Rhodes Project: What do you do to relax?

Mary Murphy: I like to spend time with my family—with my husband and my kids. One of the things I do is I walk to work and back, and I find that to be incredibly helpful in decompressing at the end of my workday. For a while I was bicycling, and I found that to be the absolute inverse!  It just escalated my stress level because bicycling is so harrowing. People practically hit you because they’re texting while they’re driving, and it’s really quite disturbing. So one thing I do to relax generally is just get exercise, and I specifically walk home from work as a way of shedding my day. But I also really like having down time. I like having quiet time to read and spend time with my family and really have nothing on my agenda. My ideal world is to be in a city that you like, either in your own home or someplace else, and to have no agenda—to just be able to go to a museum or go out to lunch, or sit around in your house and read. And I try as best I can, because I’m so busy at work, to really manage my time so I’m not overscheduled outside of work. I’m so overscheduled at work that I really try to strip down social engagements and things like that too. I really limit myself, because I need the time to reinvest in my psyche.

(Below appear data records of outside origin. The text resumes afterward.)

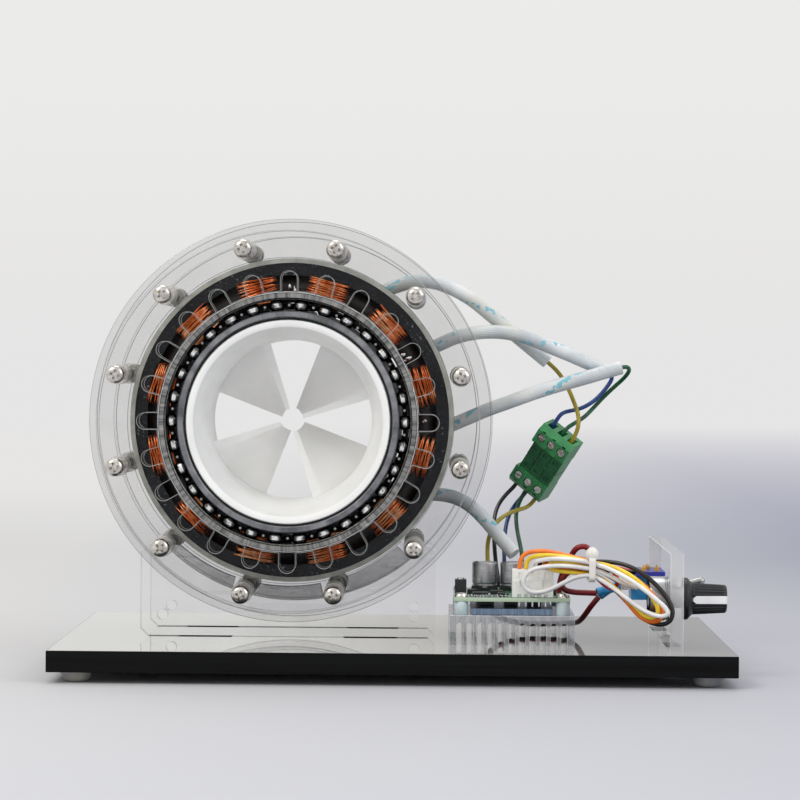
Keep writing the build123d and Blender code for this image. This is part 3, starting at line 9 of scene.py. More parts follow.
# %%
import math
import random

import bmesh
import bpy
from mathutils import Matrix, Vector


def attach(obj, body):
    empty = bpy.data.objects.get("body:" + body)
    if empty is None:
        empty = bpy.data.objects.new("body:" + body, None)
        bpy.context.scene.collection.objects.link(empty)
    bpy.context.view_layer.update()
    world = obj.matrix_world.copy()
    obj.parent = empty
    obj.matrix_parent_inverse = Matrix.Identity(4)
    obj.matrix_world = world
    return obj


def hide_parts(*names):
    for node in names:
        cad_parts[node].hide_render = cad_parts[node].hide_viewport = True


MM = 0.001
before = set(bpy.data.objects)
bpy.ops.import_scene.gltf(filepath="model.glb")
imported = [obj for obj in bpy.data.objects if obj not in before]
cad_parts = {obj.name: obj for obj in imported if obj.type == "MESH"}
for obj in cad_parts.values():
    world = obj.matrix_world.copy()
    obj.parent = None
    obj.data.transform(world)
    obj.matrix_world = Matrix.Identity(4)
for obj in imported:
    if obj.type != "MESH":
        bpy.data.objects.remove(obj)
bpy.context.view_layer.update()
scene = bpy.context.scene
print("nodes in the frame:", len(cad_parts))

# %% [markdown]
# ## Sizes shared by several pieces
#
# The motor's axis runs along Y, through (MOTOR_X, MOTOR_Z). The bearing is a common thin size of
# 80 x 100 x 10 mm, and the rest was measured against it.

# %%
MOTOR_X, MOTOR_Z = -41.0, 95.4
SCREW_CIRCLE, SCREW_COUNT, SCREW_START = 68.5, 12, 15.0
FRONT_FACE, BACK_FACE = -31.0, 38.0
BASE_TOP = 12.0
BOARD_TOP = 29.8
BALL_CIRCLE, BALL_COUNT, BALL_RADIUS = 44.75, 30, 3.0
TOOTH_COUNT, TOOTH_START = 12, 15.0

# %% [markdown]
# ## Camera
#
# A long lens about a metre away, as for a catalogue picture, keeps the motor's rings nearly round. The
# focal length is in pixels of an 800 pixel frame. The camera is turned and tipped by the pixels that
# bring the base's corners to their places.

# %%
SENSOR, FOCAL_PX, FRAME_PX = 36.0, 2722.0, 800.0
SHIFT_X_PX, SHIFT_Y_PX = 27.8, 46.1
YAW, PITCH, ROLL = math.atan(SHIFT_X_PX / FOCAL_PX), math.atan(SHIFT_Y_PX / FOCAL_PX), 0.0079
CAMERA_PLACE = (12.4, -1070.0, 121.8)

camera_data = bpy.data.cameras.new("camera")
camera_data.sensor_width = SENSOR
camera_data.lens = FOCAL_PX / FRAME_PX * SENSOR
camera_data.clip_start, camera_data.clip_end = 0.05, 50.0
camera = bpy.data.objects.new("camera", camera_data)
scene.collection.objects.link(camera)
camera.matrix_world = (
    Matrix.Translation(Vector(CAMERA_PLACE) * MM)
    @ Matrix.Rotation(YAW, 4, "Z")
    @ Matrix.Rotation(math.pi / 2 - PITCH, 4, "X")
    @ Matrix.Rotation(ROLL, 4, "Z")
)
scene.camera = camera
scene.view_settings.view_transform = "Standard"
print(f"lens {camera_data.lens:.1f} mm")

# %% [markdown]
# ## Colours and nodes
#
# Colours are written as the hex values of a screen, and one function turns them into linear light. A
# second one adds any node with its settings and links, so a material reads as a list of steps. A third
# starts a principled material.


# %%
def linear(code, alpha=1.0):
    """A hex colour such as 'e8e6e0' as linear red, green, blue and alpha."""
    channels = [int(code[i : i + 2], 16) / 255 for i in (0, 2, 4)]
    return [c / 12.92 if c <= 0.04045 else ((c + 0.055) / 1.055) ** 2.4 for c in channels] + [alpha]


def add_node(tree, kind, *inputs, out=0, stops=(), **values):
    """Adds a node, or fills one that is there, and returns its output called out.

    Inputs are set or linked in order, or by name or number. The other names are settings, and stops are
    a colour ramp's (place, hex colour or grey).
    """
    node = tree.nodes.new("ShaderNode" + kind) if isinstance(kind, str) else kind
    named = {}
    for name, value in values.items():
        if hasattr(node, name):
            setattr(node, name, value)
        else:
            named[int(name[3:]) if name.startswith("in_") else name.replace("_", " ")] = value
    for key, value in [*enumerate(inputs), *named.items()]:
        if isinstance(value, bpy.types.NodeSocket):
            tree.links.new(value, node.inputs[key])
        else:
            node.inputs[key].default_value = linear(value) if isinstance(value, str) else value
    if stops:
        marks = node.color_ramp.elements
        while len(marks) < len(stops):
            marks.new(0.5)
        for mark, (place, tone) in zip(marks, stops):
            mark.position = place
            mark.color = linear(tone) if isinstance(tone, str) else [tone] * 3 + [1.0]
    return node.outputs[out]


def material(name, roughness, metallic=0.0, **sockets):
    """A principled material. Returns it with its node tree and shader."""
    made = bpy.data.materials.new(name)
    made.use_nodes = True
    tree = made.node_tree
    shader = tree.nodes["Principled BSDF"]
    add_node(tree, shader, Roughness=roughness, Metallic=metallic, **sockets)
    return made, tree, shader


# %% [markdown]
# ## Grain
#
# Moulded nylon, rubber, zinc and cut metal all drift a little in tone. Noise in the piece's own
# coordinates does that without a picture. Its size is that of the real mark in millimetres: 1 to 3 mm
# for brushed or plated metal, 8 mm for the clouds in nylon. The real grain of cast and plated parts is
# finer than a pixel, so it is drawn as coarse as it needs to show.


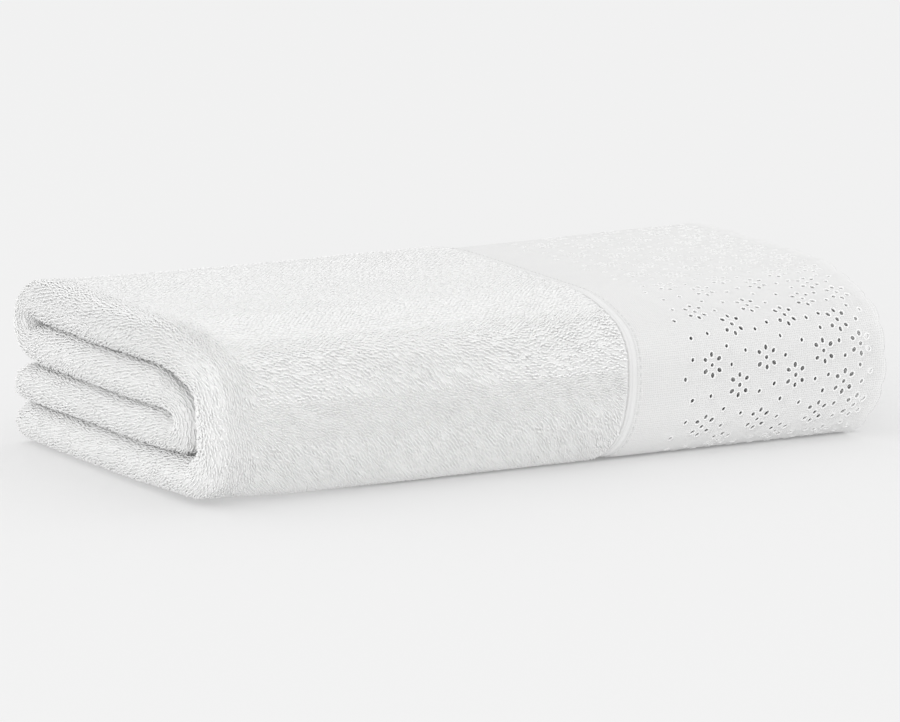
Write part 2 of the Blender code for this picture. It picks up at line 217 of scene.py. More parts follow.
def settle(x, y, z, w):
    """Soft unevenness: above the floor the lips and the far end wander along X by sums of sines of w, the front
    lips are drawn in, the top sags by a cosine of x, the lips lift and fill out, and the thin border drops onto
    what is under it."""
    left, right = ease(0.5 - x / FOLDED_LENGTH), ease(0.5 + x / FOLDED_LENGTH)
    off_ground = ease((w - FOOT) / WANDER_RISE)
    turn = 2 * np.pi * w / TOWEL_WIDTH
    shift = LIP_WANDER * left * off_ground * (np.sin(3 * turn + 3.7) + 0.5 * np.sin(7 * turn + 5.1))
    shift += END_WANDER * right * off_ground * (np.sin(2 * turn + 2.4) + 0.4 * np.sin(5 * turn))
    front = bell(np.maximum(w, FOOT) - WALL, LIP_DRAW["ease"]) * np.minimum(w / FOOT, 1)
    bottom_back = np.clip(1 - w / FOOT, 0, 1)
    shift += ease(-2 * x / FOLDED_LENGTH) * (LIP_DRAW["front"] * front + LIP_DRAW["back"] * bottom_back)
    shift -= end_draw(x, w)
    share = z / STACK_HEIGHT
    near_lips = ease(1 - (x + FOLDED_LENGTH / 2) / LIP_REACH)
    rise = -TOP_SAG * np.cos(np.pi * (x / FOLDED_LENGTH - SAG_PLACE)) * share**2
    fullness = np.interp(share, *LIP_FULLNESS.values()) * MM
    rise += near_lips * ease(0.5 + y / FOLDED_DEPTH) * fullness
    forward = ease((LIP_LIFT["start_y"] - y) / LIP_LIFT["run_y"])
    lift = LIP_LIFT["back"] + (LIP_LIFT["front"] - LIP_LIFT["back"]) * forward
    rise += lift * near_lips * np.clip(1 - share, 0, 1)
    drop = ease((x - BORDER_SETTLE["start"]) / BORDER_SETTLE["length"]) * BORDER_RECESS
    drop = drop * np.clip(1 - z / BORDER_SETTLE["height"], 0, 1) / (1 - BORDER_RECESS / BORDER_SETTLE["height"])
    return x + shift, y, np.maximum(z + rise - drop, FLOOR_CLEARANCE)


def fold_lengthwise(x, m, w):
    """Points given in a band (x along, m outward) placed at w along the stack, then settled. The inner side
    swells by bells of w into the hollow between the foot, the wall and the innermost turn."""
    point, normal, squeeze = STACK.at(w)
    swell = HOLLOW_FILL["wall"] * bell(w - (FOOT + WALL) / 2, HOLLOW_FILL["width"])
    fill_place = INNER_TURN_END - HOLLOW_FILL["turn_before"]
    swell = swell + HOLLOW_FILL["turn"] * bell(w - fill_place, HOLLOW_FILL["width"])
    outward = m * squeeze - swell * np.clip(-2 * m / BAND_THICK, 0, 1) ** 2
    y, z = np.moveaxis(point + outward[..., None] * normal, -1, 0)
    return np.stack(settle(x, y, z, w), -1)


def terry_at(s, w, h):
    """Folded place of a point of the terry: out from the layer's path by h, then into the stack."""
    point, normal, squeeze = LETTER.at(s)
    x = point[..., 0] - h * squeeze * normal[..., 0]
    m = point[..., 1] - h * squeeze * normal[..., 1]
    m = m + ease((x - LOOSE_START) / LOOSE_LENGTH) * LOOSENING * (m + BAND_THICK / 2)
    return fold_lengthwise(x, m, w)


DENT_HEIGHT = 0.06 * MM


def dents(s, w):
    """Shallow hollows and swells of the outer face: a sum of slow waves that die out at the seam and the
    right fold."""
    wave = np.sin(s / (17 * MM) + 0.8) * np.sin(w / (13 * MM) + 0.3)
    wave = wave + 0.7 * np.sin(s / (9.5 * MM) - w / (15 * MM) + 1.7)
    wave = wave + 0.5 * np.sin(s / (6 * MM) + w / (8 * MM))
    return DENT_HEIGHT * wave * ease(s / (12 * MM)) * ease((RIGHT_FOLD - s) / (30 * MM))


def new_piece(name, points, faces, material, slot, uv=None):
    """A smooth mesh from arrays; faces is one array or a list of them, and uv holds the cloth's own flat
    coordinates for each point."""
    mesh = bpy.data.meshes.new(name)
    mesh.from_pydata(points.reshape(-1, 3).astype(np.float32), [], [])
    faces = [np.asarray(group, np.int32) for group in (faces if isinstance(faces, list) else [faces])]
    corners = np.concatenate([group.ravel() for group in faces])
    sizes = np.concatenate([np.full(len(group), group.shape[1], np.int32) for group in faces])
    mesh.loops.add(len(corners))
    mesh.loops.foreach_set("vertex_index", corners)
    mesh.polygons.add(len(sizes))
    mesh.polygons.foreach_set("loop_start", np.concatenate([[0], np.cumsum(sizes)[:-1]]).astype(np.int32))
    if uv is not None:
        layer = mesh.uv_layers.new(name="cloth")
        layer.data.foreach_set("uv", uv.reshape(-1, 2)[corners].astype(np.float32).ravel())
    mesh.update(calc_edges=True)
    mesh.validate()
    mesh.shade_smooth()
    mesh.materials.append(material)
    piece = bpy.data.objects.new(name, mesh)
    bpy.context.scene.collection.objects.link(piece)
    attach(piece, "root")
    return piece


FOLDED_HEIGHT = 53 * MM
MOTTLE_DARK = 0.97
# Painted shade of the ground cloth by height: darker than the loops' ramp so the gaps between the loops look
# shaded, and darkest at the top.
GROUND_PAINTED_SHADE = (
    # share of the folded height, share of the colour kept there by the painted shade
    (0.0, 1.0), (0.15, 0.97), (0.30, 0.89), (0.60, 0.89), (0.73, 0.91), (0.86, 0.91), (0.93, 0.83), (1.0, 0.82),
)


def add_node(nodes, kind, traits, sockets):
    """A shader node with its own traits and with the values of its sockets, by their name or number."""
    node = nodes.new(kind)
    for trait, value in traits.items():
        setattr(node, trait, value)
    for socket, value in sockets.items():
        node.inputs[socket].default_value = value
    return node


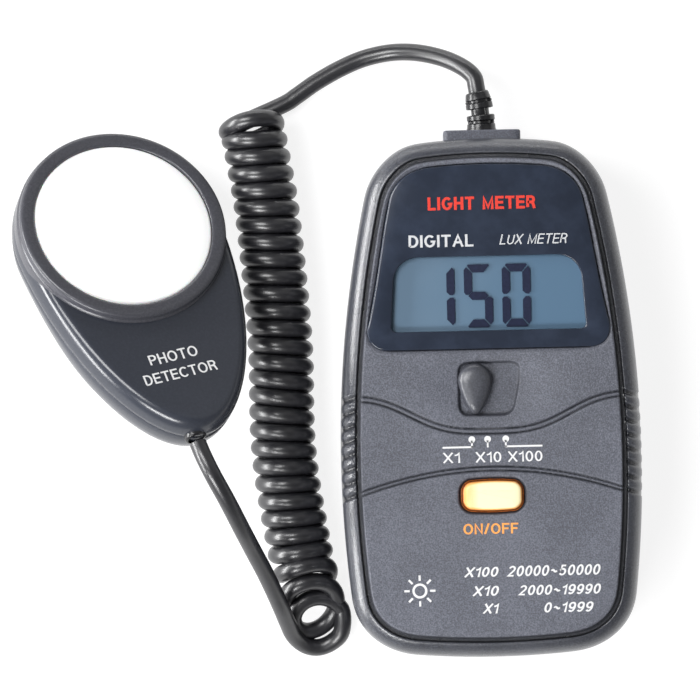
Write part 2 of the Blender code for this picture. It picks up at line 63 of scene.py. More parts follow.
# Case outline, as in the solid model
SIDE_HALF = 34.9
SIDE_MIDDLE = -14.0
SIDE_BOW = 0.001835
TOP_Y = 60.1
TOP_BOW = 0.0038
BOTTOM_Y = -60.15
BOTTOM_BOW = 0.0025
TOP_CORNER = ((28.07, 47.0), (25.6, 57.9), (16.0, 59.1), 0.55)
BOTTOM_CORNER = ((18.0, -59.34), (31.6, -58.2), (33.02, -46.0), 0.6)
FACE_Z = 28.8
PARTING_Z = 14.5
RIM_EDGE = (  # inset and height of the rim's section, up to the foot of its groove
    (0.0, 21.5), (0.06, 22.8), (0.2, 24.0), (0.42, 25.0), (0.72, 25.85), (1.1, 26.5), (1.55, 27.0),
    (2.05, 27.42), (2.55, 27.77), (2.95, 27.98), (3.2, 28.06), (3.38, 28.0), (3.5, 27.8), (3.58, 27.5),
)
GROOVE_FOOT = RIM_EDGE[-1][0]
GROOVE_Z = 27.3  # the groove between the bead and the face
GROOVE_END = 4.45
BACK_EDGE = ((0.0, 8.0), (0.25, 5.0), (0.9, 2.5), (2.0, 0.8), (3.4, 0.0))
UPPER_ARCH_HALF = 0.58  # half the width of each arched groove in the face
LOWER_ARCH_HALF = 0.45

# Grip: ribs across the rim at the waist, between the two arched grooves
RIB_TOP_Y = -0.35
RIB_PITCH = 3.24
RIB_COUNT = 7
RIB_DEPTH = 0.42
RIB_SLANT = 0.3
GRIP_X = 25  # the grip lies past this, on both sides

# Display
LABEL_Y = (11.3, 54.1)
LABEL_HALF = ((28.2, 15.5), (24.6, 34.3), (22.4, 46.0))
LABEL_TOP_Z = 29.0
LABEL_SEAT_Z = 27.5
WINDOW_Y = (15.5, 32.8)
WINDOW_HALF = (22.6, 21.8)
DISPLAY_Y = 24.05
PANEL_Z = 27.45
DIGIT_SIZE = (6.6, 14.6)
DIGIT_STROKE = 1.85
DIGIT_PITCH = 8.8

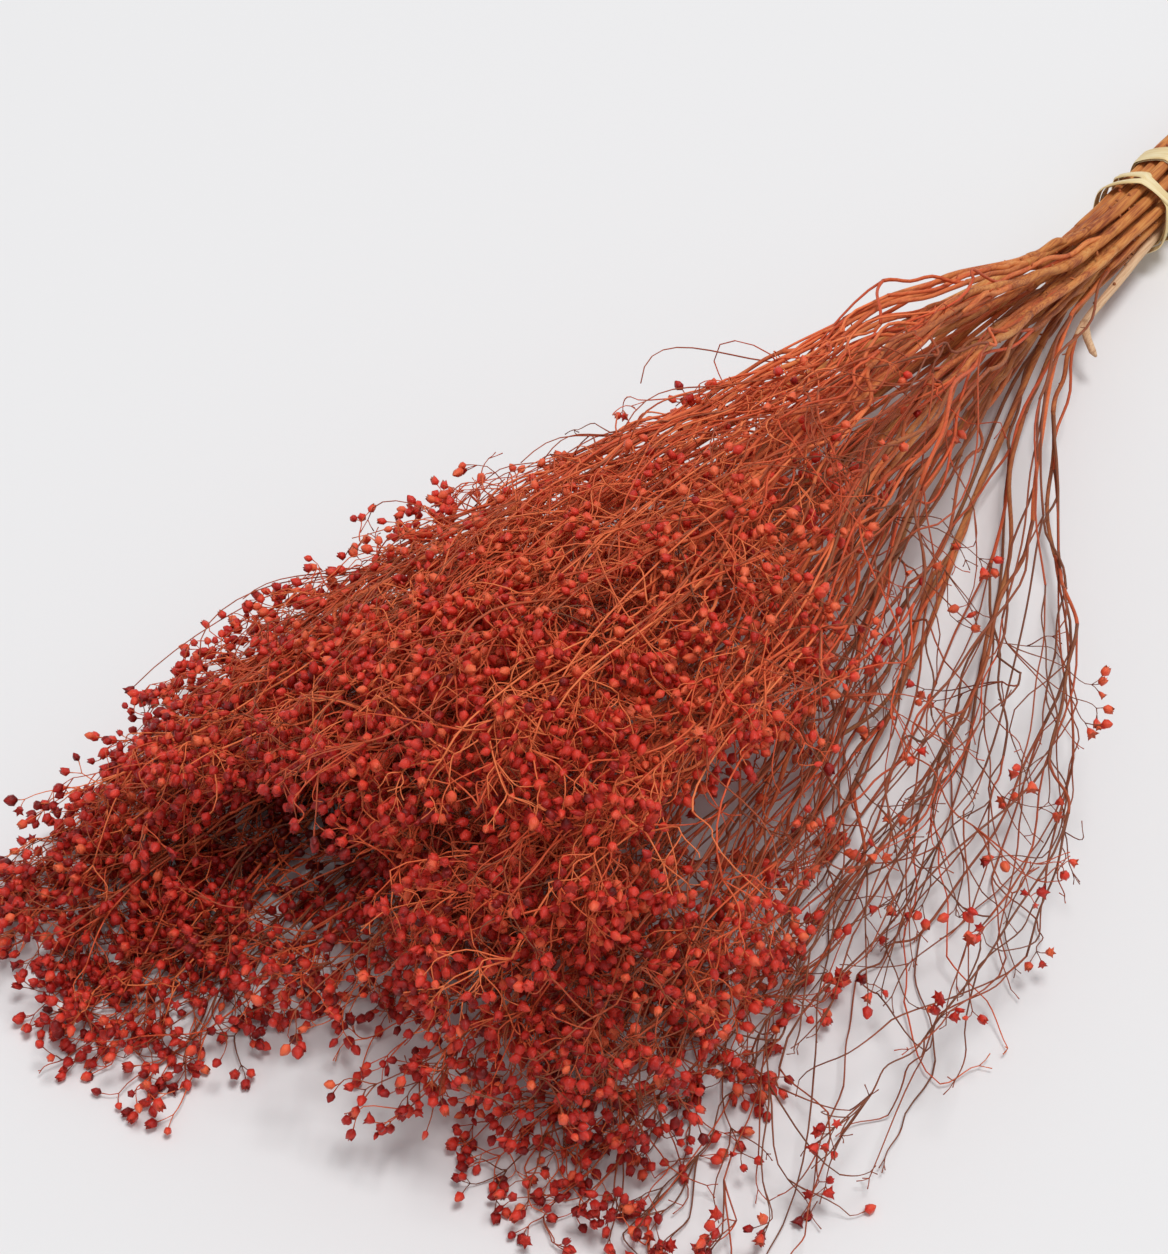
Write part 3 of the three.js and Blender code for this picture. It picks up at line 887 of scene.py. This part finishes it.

Rhodes Project: What brings you the most joy in your life?

Mary Murphy: That’s really easy. I bet that’s easy for everyone. It’s my family! My family, and the people I love. That’s what brings you joy in life. My kids, my husband, my siblings, I have a big extended family. I think most people would say that. And I feel very fortunate. I’m a person who not only has a fantastic family—great kids, great husband, great step-kids, fantastic brothers and sisters and cousins—but I’m really a fortunate person because I have incredible friends. There are friends of mine who are Rhodes Scholars who are still amongst my very closest friends after all these years. And that gives your life a lot of meaning. That’s what life is about, right? At the end of the day, everything else is sort of transient. The love in your life is the thing that sustains you.